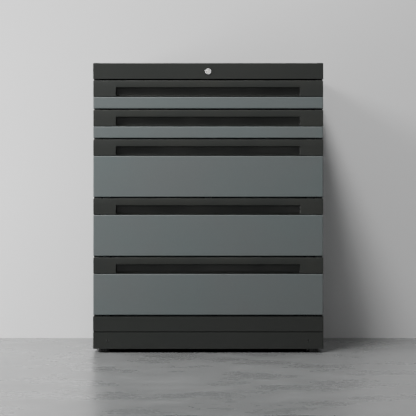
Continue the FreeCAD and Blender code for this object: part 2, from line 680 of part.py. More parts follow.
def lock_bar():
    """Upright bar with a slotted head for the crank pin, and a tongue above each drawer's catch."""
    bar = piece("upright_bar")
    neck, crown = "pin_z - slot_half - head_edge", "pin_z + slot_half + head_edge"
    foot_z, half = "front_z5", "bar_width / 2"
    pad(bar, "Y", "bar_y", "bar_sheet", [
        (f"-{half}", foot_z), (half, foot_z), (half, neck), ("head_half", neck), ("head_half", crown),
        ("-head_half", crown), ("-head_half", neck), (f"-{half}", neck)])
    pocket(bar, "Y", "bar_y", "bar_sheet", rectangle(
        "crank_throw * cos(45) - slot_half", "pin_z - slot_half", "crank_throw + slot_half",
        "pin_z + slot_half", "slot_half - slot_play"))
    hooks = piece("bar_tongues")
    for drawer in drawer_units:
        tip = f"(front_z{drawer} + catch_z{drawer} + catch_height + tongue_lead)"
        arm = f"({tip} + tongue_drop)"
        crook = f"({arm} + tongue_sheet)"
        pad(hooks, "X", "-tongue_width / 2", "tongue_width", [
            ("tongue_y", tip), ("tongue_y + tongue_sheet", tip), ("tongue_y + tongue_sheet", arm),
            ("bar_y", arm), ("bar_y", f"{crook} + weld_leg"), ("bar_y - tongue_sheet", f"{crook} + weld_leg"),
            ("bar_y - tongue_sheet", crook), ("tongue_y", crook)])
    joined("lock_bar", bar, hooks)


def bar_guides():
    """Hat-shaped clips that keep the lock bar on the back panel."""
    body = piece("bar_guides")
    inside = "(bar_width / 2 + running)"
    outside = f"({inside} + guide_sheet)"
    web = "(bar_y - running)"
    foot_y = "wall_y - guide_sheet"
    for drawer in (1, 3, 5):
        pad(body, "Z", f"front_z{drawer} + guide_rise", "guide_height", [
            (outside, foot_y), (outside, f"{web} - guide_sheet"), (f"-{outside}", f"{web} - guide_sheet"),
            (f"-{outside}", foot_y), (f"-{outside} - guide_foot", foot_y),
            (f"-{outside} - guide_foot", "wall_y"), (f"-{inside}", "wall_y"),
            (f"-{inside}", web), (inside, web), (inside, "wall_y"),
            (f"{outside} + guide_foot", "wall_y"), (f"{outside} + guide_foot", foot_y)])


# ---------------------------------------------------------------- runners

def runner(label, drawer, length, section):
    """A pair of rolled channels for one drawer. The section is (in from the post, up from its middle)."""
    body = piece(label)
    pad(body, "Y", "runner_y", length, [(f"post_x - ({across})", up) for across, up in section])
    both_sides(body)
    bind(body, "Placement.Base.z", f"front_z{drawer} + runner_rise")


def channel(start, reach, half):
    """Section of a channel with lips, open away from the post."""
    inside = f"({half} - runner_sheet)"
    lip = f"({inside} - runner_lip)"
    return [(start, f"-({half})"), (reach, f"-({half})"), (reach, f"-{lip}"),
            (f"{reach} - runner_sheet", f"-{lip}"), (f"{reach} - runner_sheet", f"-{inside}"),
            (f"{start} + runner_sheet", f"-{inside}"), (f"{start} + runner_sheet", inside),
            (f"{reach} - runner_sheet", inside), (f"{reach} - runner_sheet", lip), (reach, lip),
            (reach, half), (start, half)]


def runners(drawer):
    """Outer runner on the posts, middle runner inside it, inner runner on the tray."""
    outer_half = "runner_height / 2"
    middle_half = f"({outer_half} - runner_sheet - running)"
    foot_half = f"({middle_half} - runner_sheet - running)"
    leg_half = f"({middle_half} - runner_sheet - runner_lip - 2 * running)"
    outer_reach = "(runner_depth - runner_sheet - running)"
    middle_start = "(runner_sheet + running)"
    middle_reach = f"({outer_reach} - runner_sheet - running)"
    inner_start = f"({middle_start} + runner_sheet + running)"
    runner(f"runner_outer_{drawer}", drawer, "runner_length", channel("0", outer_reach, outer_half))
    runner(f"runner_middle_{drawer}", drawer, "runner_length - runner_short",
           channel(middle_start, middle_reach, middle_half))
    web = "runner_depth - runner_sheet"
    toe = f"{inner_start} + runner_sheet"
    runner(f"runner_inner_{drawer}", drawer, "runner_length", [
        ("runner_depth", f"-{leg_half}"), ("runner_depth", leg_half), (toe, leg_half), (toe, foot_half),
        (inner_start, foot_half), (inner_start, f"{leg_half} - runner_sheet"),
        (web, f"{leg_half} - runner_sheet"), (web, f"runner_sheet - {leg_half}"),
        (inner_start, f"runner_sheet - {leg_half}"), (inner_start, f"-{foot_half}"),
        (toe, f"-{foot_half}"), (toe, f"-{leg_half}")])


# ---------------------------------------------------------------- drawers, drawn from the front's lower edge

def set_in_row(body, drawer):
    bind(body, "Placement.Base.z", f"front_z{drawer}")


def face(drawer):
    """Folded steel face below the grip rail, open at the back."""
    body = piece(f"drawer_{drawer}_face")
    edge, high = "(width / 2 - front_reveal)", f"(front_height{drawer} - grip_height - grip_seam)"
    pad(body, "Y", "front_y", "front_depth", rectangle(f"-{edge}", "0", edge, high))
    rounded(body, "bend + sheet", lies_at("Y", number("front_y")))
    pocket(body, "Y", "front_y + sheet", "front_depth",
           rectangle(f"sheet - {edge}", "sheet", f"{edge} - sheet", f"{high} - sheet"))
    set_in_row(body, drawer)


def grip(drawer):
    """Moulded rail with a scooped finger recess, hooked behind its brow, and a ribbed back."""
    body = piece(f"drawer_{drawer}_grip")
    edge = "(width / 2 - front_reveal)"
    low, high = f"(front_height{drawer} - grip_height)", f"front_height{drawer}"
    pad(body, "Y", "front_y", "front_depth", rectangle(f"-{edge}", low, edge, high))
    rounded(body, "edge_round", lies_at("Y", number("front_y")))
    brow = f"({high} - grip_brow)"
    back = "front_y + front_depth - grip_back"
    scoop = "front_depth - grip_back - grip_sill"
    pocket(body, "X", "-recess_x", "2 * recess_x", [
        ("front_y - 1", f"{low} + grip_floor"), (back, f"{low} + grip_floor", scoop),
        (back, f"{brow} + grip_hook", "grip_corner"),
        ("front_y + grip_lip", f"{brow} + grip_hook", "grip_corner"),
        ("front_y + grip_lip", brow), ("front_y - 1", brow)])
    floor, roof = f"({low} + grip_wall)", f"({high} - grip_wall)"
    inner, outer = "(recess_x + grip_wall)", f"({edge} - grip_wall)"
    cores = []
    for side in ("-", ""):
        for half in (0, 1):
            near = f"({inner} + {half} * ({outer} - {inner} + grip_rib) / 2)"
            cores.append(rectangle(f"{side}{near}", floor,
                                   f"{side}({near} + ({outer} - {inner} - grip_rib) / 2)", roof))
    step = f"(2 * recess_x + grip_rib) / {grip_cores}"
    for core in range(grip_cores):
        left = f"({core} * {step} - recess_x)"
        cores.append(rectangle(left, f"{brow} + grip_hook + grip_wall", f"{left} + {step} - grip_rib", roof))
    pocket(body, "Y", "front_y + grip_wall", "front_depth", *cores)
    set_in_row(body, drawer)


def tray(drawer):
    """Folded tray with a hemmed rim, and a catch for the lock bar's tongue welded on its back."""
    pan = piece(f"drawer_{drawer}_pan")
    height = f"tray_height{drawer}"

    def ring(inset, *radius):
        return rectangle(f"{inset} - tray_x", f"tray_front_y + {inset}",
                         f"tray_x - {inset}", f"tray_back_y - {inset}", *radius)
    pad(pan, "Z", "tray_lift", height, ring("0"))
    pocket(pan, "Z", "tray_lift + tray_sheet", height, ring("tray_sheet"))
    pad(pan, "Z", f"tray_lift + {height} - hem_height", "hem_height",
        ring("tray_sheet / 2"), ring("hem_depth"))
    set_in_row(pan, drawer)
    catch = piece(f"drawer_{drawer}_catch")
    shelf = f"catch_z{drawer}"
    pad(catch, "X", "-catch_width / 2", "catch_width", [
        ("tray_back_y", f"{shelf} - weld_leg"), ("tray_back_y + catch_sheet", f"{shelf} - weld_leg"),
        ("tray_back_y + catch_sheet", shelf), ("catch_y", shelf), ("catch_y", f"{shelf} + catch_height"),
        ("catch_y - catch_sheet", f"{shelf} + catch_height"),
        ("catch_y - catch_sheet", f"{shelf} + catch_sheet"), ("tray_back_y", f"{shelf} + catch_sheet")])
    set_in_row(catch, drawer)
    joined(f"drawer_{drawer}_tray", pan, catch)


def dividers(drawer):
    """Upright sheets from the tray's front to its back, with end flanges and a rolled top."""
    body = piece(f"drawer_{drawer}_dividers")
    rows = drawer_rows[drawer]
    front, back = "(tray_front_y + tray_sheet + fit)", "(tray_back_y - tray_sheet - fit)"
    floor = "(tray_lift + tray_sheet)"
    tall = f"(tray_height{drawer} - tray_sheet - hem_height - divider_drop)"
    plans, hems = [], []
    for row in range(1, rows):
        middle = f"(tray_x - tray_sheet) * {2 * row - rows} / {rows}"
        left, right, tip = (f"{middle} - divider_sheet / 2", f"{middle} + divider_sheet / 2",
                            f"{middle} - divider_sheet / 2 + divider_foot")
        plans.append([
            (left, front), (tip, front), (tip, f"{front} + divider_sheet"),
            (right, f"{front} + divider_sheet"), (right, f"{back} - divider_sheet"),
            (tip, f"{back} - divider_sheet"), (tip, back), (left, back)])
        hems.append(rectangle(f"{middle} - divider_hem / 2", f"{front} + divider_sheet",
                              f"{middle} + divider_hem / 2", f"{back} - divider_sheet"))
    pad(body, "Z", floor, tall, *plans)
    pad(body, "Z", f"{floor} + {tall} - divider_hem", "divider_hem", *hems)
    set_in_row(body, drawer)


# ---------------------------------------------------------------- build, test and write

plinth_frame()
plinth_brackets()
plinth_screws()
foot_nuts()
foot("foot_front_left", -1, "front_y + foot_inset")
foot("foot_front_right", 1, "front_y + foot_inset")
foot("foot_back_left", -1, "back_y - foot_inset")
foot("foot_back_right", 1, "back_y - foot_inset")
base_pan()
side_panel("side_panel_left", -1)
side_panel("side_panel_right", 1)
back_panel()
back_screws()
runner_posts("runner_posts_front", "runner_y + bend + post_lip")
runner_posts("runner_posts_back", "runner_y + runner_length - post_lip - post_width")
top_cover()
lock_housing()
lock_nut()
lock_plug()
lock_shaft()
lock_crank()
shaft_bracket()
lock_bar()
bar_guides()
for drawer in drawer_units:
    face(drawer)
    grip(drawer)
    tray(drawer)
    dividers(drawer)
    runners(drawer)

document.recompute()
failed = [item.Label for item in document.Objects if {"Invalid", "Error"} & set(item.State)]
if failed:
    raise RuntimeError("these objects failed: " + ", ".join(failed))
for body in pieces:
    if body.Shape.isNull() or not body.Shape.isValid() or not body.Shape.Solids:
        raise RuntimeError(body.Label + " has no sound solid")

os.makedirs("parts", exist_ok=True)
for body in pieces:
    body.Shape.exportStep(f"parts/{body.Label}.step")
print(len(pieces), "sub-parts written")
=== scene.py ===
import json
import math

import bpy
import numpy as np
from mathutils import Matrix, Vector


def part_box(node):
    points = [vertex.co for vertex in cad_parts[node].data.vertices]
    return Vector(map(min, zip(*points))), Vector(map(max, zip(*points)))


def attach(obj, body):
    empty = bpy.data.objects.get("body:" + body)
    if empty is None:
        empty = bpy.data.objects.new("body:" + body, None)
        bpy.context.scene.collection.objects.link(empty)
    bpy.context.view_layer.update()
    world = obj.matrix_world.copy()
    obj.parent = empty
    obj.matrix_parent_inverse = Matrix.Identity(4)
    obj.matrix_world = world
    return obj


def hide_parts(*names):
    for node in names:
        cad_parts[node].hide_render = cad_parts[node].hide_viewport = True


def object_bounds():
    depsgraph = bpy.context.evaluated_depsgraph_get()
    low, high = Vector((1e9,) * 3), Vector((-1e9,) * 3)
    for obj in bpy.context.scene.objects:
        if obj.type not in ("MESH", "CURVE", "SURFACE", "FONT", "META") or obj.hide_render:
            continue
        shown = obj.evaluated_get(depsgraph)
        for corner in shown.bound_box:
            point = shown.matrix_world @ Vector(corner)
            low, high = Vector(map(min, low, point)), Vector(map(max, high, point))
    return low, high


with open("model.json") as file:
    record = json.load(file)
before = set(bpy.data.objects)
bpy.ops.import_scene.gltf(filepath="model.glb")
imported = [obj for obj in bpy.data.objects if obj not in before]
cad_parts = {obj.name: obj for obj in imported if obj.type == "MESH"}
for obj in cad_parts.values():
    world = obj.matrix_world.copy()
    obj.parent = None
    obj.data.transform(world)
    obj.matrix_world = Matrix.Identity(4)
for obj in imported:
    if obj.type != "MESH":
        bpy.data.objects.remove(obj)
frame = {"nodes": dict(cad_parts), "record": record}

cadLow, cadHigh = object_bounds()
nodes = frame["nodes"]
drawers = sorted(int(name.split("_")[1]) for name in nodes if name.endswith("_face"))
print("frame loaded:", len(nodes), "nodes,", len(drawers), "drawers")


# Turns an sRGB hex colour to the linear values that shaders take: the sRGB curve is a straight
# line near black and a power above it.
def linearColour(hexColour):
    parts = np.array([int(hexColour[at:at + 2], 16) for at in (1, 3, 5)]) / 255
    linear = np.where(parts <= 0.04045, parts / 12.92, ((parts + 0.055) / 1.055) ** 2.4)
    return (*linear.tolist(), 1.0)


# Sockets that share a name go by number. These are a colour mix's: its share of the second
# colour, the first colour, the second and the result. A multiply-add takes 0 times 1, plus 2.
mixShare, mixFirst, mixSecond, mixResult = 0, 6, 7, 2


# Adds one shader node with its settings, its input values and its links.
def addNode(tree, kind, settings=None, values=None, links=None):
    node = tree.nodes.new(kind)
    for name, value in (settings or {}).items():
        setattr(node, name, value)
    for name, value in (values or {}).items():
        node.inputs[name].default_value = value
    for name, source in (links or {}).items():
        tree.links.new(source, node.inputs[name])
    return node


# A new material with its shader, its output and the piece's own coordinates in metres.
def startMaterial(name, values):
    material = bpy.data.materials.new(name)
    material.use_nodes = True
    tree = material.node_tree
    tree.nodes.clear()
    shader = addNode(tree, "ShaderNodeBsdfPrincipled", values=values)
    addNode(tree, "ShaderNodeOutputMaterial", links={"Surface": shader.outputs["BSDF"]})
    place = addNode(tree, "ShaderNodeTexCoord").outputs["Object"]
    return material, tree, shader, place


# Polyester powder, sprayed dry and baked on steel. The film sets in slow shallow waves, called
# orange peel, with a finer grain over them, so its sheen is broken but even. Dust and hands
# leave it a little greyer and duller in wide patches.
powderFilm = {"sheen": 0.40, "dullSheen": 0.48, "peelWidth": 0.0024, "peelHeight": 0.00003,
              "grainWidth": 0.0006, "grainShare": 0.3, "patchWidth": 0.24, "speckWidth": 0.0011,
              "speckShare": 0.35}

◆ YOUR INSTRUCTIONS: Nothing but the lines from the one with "document.recompute()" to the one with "depsgraph = bpy.context.evaluated_depsgraph_get()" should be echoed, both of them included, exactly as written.

◆ REPLY:
document.recompute()
failed = [item.Label for item in document.Objects if {"Invalid", "Error"} & set(item.State)]
if failed:
    raise RuntimeError("these objects failed: " + ", ".join(failed))
for body in pieces:
    if body.Shape.isNull() or not body.Shape.isValid() or not body.Shape.Solids:
        raise RuntimeError(body.Label + " has no sound solid")

os.makedirs("parts", exist_ok=True)
for body in pieces:
    body.Shape.exportStep(f"parts/{body.Label}.step")
print(len(pieces), "sub-parts written")
=== scene.py ===
import json
import math

import bpy
import numpy as np
from mathutils import Matrix, Vector


def part_box(node):
    points = [vertex.co for vertex in cad_parts[node].data.vertices]
    return Vector(map(min, zip(*points))), Vector(map(max, zip(*points)))


def attach(obj, body):
    empty = bpy.data.objects.get("body:" + body)
    if empty is None:
        empty = bpy.data.objects.new("body:" + body, None)
        bpy.context.scene.collection.objects.link(empty)
    bpy.context.view_layer.update()
    world = obj.matrix_world.copy()
    obj.parent = empty
    obj.matrix_parent_inverse = Matrix.Identity(4)
    obj.matrix_world = world
    return obj


def hide_parts(*names):
    for node in names:
        cad_parts[node].hide_render = cad_parts[node].hide_viewport = True


def object_bounds():
    depsgraph = bpy.context.evaluated_depsgraph_get()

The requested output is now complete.